* [Problem description] Will you give the material below again, every line exactly as it is?

--- START ---

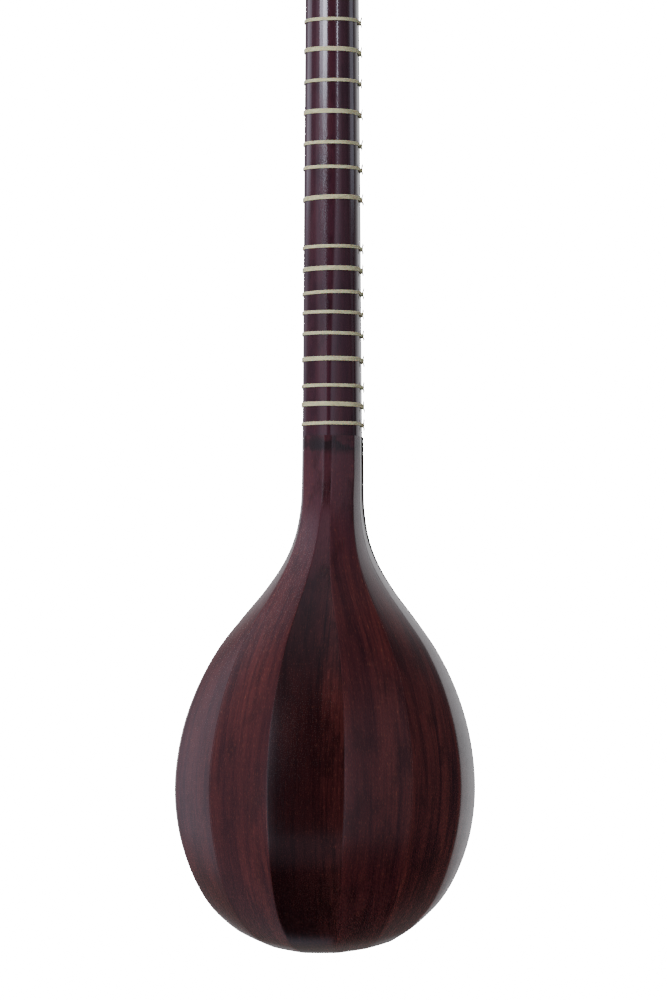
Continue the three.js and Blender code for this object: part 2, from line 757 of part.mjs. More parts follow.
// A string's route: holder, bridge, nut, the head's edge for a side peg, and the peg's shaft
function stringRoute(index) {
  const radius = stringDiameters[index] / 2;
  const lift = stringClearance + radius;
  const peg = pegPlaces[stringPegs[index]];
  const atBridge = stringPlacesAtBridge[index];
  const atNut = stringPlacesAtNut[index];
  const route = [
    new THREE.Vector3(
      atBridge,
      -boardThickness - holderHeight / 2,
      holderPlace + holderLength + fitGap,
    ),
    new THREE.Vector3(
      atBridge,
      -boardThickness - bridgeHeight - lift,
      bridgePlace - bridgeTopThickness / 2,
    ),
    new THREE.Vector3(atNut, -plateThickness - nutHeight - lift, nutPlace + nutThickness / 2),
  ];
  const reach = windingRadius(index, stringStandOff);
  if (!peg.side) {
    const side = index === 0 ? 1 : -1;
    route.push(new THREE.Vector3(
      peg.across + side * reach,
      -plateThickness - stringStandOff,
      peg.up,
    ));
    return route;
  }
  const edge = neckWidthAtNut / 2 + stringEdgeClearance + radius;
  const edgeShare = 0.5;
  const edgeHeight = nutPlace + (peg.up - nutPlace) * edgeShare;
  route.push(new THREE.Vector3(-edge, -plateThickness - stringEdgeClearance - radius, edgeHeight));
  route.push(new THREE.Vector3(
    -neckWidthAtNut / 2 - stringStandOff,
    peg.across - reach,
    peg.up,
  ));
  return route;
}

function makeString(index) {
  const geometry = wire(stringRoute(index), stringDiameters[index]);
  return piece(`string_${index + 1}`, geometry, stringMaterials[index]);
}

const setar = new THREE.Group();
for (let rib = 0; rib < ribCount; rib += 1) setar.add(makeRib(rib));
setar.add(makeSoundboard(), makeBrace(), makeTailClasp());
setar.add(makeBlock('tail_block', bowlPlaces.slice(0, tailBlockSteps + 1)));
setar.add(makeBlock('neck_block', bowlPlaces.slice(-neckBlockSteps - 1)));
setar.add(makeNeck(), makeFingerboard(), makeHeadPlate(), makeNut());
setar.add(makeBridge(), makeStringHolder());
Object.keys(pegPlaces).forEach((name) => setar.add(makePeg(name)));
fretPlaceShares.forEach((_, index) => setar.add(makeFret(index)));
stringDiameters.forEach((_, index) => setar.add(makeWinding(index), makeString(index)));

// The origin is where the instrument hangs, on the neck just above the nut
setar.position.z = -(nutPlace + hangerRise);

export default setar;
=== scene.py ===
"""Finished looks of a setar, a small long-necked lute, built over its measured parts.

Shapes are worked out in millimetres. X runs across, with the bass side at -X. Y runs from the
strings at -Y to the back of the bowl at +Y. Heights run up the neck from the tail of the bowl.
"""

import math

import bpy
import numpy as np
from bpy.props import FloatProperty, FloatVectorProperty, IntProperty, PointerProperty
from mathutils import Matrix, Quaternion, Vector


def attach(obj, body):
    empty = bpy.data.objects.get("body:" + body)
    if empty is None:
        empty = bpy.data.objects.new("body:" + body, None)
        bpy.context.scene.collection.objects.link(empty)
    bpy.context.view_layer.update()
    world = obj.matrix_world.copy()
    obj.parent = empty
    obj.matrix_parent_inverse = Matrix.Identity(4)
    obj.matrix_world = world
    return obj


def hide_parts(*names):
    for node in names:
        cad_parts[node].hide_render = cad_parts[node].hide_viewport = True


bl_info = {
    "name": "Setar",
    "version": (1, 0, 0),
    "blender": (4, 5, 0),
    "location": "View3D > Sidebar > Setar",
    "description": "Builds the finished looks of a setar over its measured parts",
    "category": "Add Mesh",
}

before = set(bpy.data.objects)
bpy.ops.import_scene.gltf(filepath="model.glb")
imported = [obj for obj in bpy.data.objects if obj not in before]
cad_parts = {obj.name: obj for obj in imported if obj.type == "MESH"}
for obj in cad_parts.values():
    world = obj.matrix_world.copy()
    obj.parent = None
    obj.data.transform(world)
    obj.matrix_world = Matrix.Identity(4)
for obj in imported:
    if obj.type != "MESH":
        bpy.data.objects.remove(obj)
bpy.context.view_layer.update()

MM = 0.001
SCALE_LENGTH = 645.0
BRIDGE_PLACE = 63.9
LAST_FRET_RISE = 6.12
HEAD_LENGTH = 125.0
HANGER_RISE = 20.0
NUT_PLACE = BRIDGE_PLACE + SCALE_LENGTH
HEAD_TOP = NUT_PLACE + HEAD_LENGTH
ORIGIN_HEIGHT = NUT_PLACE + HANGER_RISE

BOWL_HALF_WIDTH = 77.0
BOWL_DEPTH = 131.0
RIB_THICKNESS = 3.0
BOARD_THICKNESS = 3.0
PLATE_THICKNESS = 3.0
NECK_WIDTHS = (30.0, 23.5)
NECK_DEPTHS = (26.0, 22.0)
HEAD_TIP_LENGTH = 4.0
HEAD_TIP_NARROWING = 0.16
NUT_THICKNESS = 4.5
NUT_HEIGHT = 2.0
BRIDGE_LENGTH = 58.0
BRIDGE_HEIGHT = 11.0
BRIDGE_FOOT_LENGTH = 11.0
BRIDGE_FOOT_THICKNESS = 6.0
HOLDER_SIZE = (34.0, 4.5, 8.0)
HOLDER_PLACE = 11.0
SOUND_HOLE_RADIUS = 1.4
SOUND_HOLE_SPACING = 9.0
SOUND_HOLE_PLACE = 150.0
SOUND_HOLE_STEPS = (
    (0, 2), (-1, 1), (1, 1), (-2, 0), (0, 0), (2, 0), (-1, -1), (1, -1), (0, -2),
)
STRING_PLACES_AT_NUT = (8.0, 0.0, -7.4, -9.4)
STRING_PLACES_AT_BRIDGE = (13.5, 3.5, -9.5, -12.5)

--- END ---

* [Response to this task]
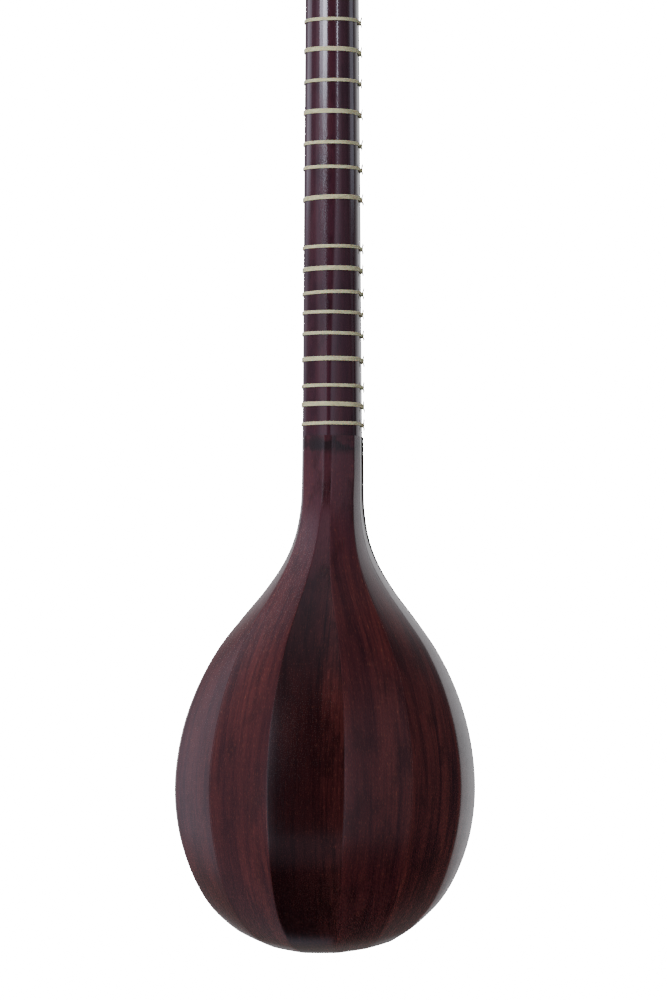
Continue the three.js and Blender code for this object: part 2, from line 757 of part.mjs. More parts follow.
// A string's route: holder, bridge, nut, the head's edge for a side peg, and the peg's shaft
function stringRoute(index) {
  const radius = stringDiameters[index] / 2;
  const lift = stringClearance + radius;
  const peg = pegPlaces[stringPegs[index]];
  const atBridge = stringPlacesAtBridge[index];
  const atNut = stringPlacesAtNut[index];
  const route = [
    new THREE.Vector3(
      atBridge,
      -boardThickness - holderHeight / 2,
      holderPlace + holderLength + fitGap,
    ),
    new THREE.Vector3(
      atBridge,
      -boardThickness - bridgeHeight - lift,
      bridgePlace - bridgeTopThickness / 2,
    ),
    new THREE.Vector3(atNut, -plateThickness - nutHeight - lift, nutPlace + nutThickness / 2),
  ];
  const reach = windingRadius(index, stringStandOff);
  if (!peg.side) {
    const side = index === 0 ? 1 : -1;
    route.push(new THREE.Vector3(
      peg.across + side * reach,
      -plateThickness - stringStandOff,
      peg.up,
    ));
    return route;
  }
  const edge = neckWidthAtNut / 2 + stringEdgeClearance + radius;
  const edgeShare = 0.5;
  const edgeHeight = nutPlace + (peg.up - nutPlace) * edgeShare;
  route.push(new THREE.Vector3(-edge, -plateThickness - stringEdgeClearance - radius, edgeHeight));
  route.push(new THREE.Vector3(
    -neckWidthAtNut / 2 - stringStandOff,
    peg.across - reach,
    peg.up,
  ));
  return route;
}

function makeString(index) {
  const geometry = wire(stringRoute(index), stringDiameters[index]);
  return piece(`string_${index + 1}`, geometry, stringMaterials[index]);
}

const setar = new THREE.Group();
for (let rib = 0; rib < ribCount; rib += 1) setar.add(makeRib(rib));
setar.add(makeSoundboard(), makeBrace(), makeTailClasp());
setar.add(makeBlock('tail_block', bowlPlaces.slice(0, tailBlockSteps + 1)));
setar.add(makeBlock('neck_block', bowlPlaces.slice(-neckBlockSteps - 1)));
setar.add(makeNeck(), makeFingerboard(), makeHeadPlate(), makeNut());
setar.add(makeBridge(), makeStringHolder());
Object.keys(pegPlaces).forEach((name) => setar.add(makePeg(name)));
fretPlaceShares.forEach((_, index) => setar.add(makeFret(index)));
stringDiameters.forEach((_, index) => setar.add(makeWinding(index), makeString(index)));

// The origin is where the instrument hangs, on the neck just above the nut
setar.position.z = -(nutPlace + hangerRise);

export default setar;
=== scene.py ===
"""Finished looks of a setar, a small long-necked lute, built over its measured parts.

Shapes are worked out in millimetres. X runs across, with the bass side at -X. Y runs from the
strings at -Y to the back of the bowl at +Y. Heights run up the neck from the tail of the bowl.
"""

import math

import bpy
import numpy as np
from bpy.props import FloatProperty, FloatVectorProperty, IntProperty, PointerProperty
from mathutils import Matrix, Quaternion, Vector


def attach(obj, body):
    empty = bpy.data.objects.get("body:" + body)
    if empty is None:
        empty = bpy.data.objects.new("body:" + body, None)
        bpy.context.scene.collection.objects.link(empty)
    bpy.context.view_layer.update()
    world = obj.matrix_world.copy()
    obj.parent = empty
    obj.matrix_parent_inverse = Matrix.Identity(4)
    obj.matrix_world = world
    return obj


def hide_parts(*names):
    for node in names:
        cad_parts[node].hide_render = cad_parts[node].hide_viewport = True


bl_info = {
    "name": "Setar",
    "version": (1, 0, 0),
    "blender": (4, 5, 0),
    "location": "View3D > Sidebar > Setar",
    "description": "Builds the finished looks of a setar over its measured parts",
    "category": "Add Mesh",
}

before = set(bpy.data.objects)
bpy.ops.import_scene.gltf(filepath="model.glb")
imported = [obj for obj in bpy.data.objects if obj not in before]
cad_parts = {obj.name: obj for obj in imported if obj.type == "MESH"}
for obj in cad_parts.values():
    world = obj.matrix_world.copy()
    obj.parent = None
    obj.data.transform(world)
    obj.matrix_world = Matrix.Identity(4)
for obj in imported:
    if obj.type != "MESH":
        bpy.data.objects.remove(obj)
bpy.context.view_layer.update()

MM = 0.001
SCALE_LENGTH = 645.0
BRIDGE_PLACE = 63.9
LAST_FRET_RISE = 6.12
HEAD_LENGTH = 125.0
HANGER_RISE = 20.0
NUT_PLACE = BRIDGE_PLACE + SCALE_LENGTH
HEAD_TOP = NUT_PLACE + HEAD_LENGTH
ORIGIN_HEIGHT = NUT_PLACE + HANGER_RISE

BOWL_HALF_WIDTH = 77.0
BOWL_DEPTH = 131.0
RIB_THICKNESS = 3.0
BOARD_THICKNESS = 3.0
PLATE_THICKNESS = 3.0
NECK_WIDTHS = (30.0, 23.5)
NECK_DEPTHS = (26.0, 22.0)
HEAD_TIP_LENGTH = 4.0
HEAD_TIP_NARROWING = 0.16
NUT_THICKNESS = 4.5
NUT_HEIGHT = 2.0
BRIDGE_LENGTH = 58.0
BRIDGE_HEIGHT = 11.0
BRIDGE_FOOT_LENGTH = 11.0
BRIDGE_FOOT_THICKNESS = 6.0
HOLDER_SIZE = (34.0, 4.5, 8.0)
HOLDER_PLACE = 11.0
SOUND_HOLE_RADIUS = 1.4
SOUND_HOLE_SPACING = 9.0
SOUND_HOLE_PLACE = 150.0
SOUND_HOLE_STEPS = (
    (0, 2), (-1, 1), (1, 1), (-2, 0), (0, 0), (2, 0), (-1, -1), (1, -1), (0, -2),
)
STRING_PLACES_AT_NUT = (8.0, 0.0, -7.4, -9.4)
STRING_PLACES_AT_BRIDGE = (13.5, 3.5, -9.5, -12.5)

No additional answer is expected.